= Written problem =
Lines before the one containing "imported = [obj" are excluded; print that line and every line after it through the end of the material below, exactly.

= Information shown =

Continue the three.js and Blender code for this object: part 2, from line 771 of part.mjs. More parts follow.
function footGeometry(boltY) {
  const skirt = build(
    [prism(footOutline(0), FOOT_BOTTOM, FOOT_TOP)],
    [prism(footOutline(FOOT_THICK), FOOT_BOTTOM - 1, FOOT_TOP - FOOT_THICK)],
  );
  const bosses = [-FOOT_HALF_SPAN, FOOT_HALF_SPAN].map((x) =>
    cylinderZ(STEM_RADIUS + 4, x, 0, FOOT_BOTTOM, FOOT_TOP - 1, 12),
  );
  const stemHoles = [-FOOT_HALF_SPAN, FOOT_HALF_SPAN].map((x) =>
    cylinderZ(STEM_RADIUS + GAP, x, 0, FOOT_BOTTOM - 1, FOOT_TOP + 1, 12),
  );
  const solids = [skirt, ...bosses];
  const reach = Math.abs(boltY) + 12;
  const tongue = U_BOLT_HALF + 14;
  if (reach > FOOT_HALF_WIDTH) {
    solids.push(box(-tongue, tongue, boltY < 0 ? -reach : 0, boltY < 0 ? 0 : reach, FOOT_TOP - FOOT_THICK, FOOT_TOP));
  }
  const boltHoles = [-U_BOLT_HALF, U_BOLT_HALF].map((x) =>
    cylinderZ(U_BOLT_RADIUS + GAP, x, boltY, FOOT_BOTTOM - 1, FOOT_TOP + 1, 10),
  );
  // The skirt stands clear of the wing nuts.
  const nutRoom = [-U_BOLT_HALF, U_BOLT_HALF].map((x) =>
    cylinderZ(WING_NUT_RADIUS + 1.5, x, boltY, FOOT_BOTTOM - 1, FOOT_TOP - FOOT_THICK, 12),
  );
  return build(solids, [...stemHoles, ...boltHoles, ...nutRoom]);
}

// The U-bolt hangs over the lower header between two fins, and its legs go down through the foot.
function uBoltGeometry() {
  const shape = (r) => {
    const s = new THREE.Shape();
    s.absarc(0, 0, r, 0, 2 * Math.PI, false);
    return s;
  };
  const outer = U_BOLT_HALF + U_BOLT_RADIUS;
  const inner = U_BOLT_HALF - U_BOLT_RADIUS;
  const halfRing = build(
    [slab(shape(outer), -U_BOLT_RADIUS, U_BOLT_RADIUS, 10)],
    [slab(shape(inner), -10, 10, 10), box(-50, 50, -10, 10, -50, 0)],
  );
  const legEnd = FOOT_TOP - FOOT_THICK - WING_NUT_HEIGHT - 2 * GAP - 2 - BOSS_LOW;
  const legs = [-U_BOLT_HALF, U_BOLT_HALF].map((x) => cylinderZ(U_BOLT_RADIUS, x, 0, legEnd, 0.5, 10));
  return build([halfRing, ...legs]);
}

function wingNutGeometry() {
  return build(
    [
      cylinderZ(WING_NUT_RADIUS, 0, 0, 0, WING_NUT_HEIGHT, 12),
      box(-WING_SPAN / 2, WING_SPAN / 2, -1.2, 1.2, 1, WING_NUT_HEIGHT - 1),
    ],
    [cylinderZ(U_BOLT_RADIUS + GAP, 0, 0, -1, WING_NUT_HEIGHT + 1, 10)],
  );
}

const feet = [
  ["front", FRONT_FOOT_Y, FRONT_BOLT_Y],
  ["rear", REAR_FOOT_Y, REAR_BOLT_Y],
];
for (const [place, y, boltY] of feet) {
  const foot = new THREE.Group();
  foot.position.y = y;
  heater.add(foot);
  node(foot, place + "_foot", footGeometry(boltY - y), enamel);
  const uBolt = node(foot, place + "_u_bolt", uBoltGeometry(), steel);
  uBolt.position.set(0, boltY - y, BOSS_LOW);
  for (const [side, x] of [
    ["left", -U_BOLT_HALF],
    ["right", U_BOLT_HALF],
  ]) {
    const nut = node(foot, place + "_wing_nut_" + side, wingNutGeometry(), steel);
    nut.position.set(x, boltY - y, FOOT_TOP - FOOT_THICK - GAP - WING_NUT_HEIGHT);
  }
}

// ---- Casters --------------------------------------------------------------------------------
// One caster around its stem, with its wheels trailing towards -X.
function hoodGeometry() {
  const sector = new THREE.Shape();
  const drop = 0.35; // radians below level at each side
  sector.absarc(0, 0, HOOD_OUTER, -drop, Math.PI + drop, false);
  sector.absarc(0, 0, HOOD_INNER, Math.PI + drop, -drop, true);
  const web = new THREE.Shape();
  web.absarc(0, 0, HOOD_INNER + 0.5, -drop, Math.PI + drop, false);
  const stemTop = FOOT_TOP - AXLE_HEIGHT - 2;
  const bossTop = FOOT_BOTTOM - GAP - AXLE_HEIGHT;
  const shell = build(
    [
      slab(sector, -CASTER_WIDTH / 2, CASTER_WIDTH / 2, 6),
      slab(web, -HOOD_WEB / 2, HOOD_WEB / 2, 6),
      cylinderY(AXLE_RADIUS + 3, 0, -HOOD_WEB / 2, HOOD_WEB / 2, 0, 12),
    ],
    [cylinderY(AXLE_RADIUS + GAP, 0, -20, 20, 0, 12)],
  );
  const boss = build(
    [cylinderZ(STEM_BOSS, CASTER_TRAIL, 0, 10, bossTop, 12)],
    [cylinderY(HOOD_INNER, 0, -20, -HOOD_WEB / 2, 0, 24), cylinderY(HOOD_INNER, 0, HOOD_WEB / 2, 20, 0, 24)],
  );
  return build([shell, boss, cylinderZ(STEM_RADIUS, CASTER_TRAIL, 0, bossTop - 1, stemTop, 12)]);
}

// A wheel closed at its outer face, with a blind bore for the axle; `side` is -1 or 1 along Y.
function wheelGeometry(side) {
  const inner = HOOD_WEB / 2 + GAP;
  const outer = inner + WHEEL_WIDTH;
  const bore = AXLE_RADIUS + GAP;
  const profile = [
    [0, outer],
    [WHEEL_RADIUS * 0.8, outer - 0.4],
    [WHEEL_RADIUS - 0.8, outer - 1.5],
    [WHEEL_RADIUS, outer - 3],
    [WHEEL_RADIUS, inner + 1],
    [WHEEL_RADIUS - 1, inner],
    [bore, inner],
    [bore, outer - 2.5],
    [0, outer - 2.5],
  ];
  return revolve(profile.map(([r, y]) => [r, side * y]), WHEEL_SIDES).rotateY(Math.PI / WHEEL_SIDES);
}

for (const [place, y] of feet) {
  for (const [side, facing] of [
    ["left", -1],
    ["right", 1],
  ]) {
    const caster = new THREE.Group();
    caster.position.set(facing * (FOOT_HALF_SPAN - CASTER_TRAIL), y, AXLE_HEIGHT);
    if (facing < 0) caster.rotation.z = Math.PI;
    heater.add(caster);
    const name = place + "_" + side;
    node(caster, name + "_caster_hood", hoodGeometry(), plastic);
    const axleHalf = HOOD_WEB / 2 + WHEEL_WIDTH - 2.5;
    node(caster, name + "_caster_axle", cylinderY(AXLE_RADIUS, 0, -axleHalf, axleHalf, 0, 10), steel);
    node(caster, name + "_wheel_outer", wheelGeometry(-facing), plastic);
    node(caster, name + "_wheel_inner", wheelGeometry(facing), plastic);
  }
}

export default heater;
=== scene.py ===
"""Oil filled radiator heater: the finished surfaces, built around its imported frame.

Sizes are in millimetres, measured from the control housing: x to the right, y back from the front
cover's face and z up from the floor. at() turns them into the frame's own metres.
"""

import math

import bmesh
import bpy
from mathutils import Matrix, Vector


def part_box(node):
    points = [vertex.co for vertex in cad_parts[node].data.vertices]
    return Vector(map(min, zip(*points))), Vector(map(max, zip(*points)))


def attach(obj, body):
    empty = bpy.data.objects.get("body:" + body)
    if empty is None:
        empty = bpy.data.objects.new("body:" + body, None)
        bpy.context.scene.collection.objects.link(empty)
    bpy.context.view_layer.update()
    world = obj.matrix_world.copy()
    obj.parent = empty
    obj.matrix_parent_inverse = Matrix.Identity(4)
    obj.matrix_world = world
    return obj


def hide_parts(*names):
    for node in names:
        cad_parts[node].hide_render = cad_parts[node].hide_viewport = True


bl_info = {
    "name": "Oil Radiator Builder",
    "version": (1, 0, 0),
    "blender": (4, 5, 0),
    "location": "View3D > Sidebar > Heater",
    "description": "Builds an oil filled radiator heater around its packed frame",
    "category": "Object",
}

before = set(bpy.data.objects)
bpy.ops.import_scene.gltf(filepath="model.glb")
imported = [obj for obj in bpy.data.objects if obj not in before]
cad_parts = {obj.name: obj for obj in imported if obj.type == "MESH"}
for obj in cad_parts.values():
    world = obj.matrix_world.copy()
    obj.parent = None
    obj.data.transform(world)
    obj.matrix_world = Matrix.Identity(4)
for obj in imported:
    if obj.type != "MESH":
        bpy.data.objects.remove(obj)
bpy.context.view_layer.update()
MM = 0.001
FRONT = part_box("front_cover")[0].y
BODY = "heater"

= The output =
imported = [obj for obj in bpy.data.objects if obj not in before]
cad_parts = {obj.name: obj for obj in imported if obj.type == "MESH"}
for obj in cad_parts.values():
    world = obj.matrix_world.copy()
    obj.parent = None
    obj.data.transform(world)
    obj.matrix_world = Matrix.Identity(4)
for obj in imported:
    if obj.type != "MESH":
        bpy.data.objects.remove(obj)
bpy.context.view_layer.update()
MM = 0.001
FRONT = part_box("front_cover")[0].y
BODY = "heater"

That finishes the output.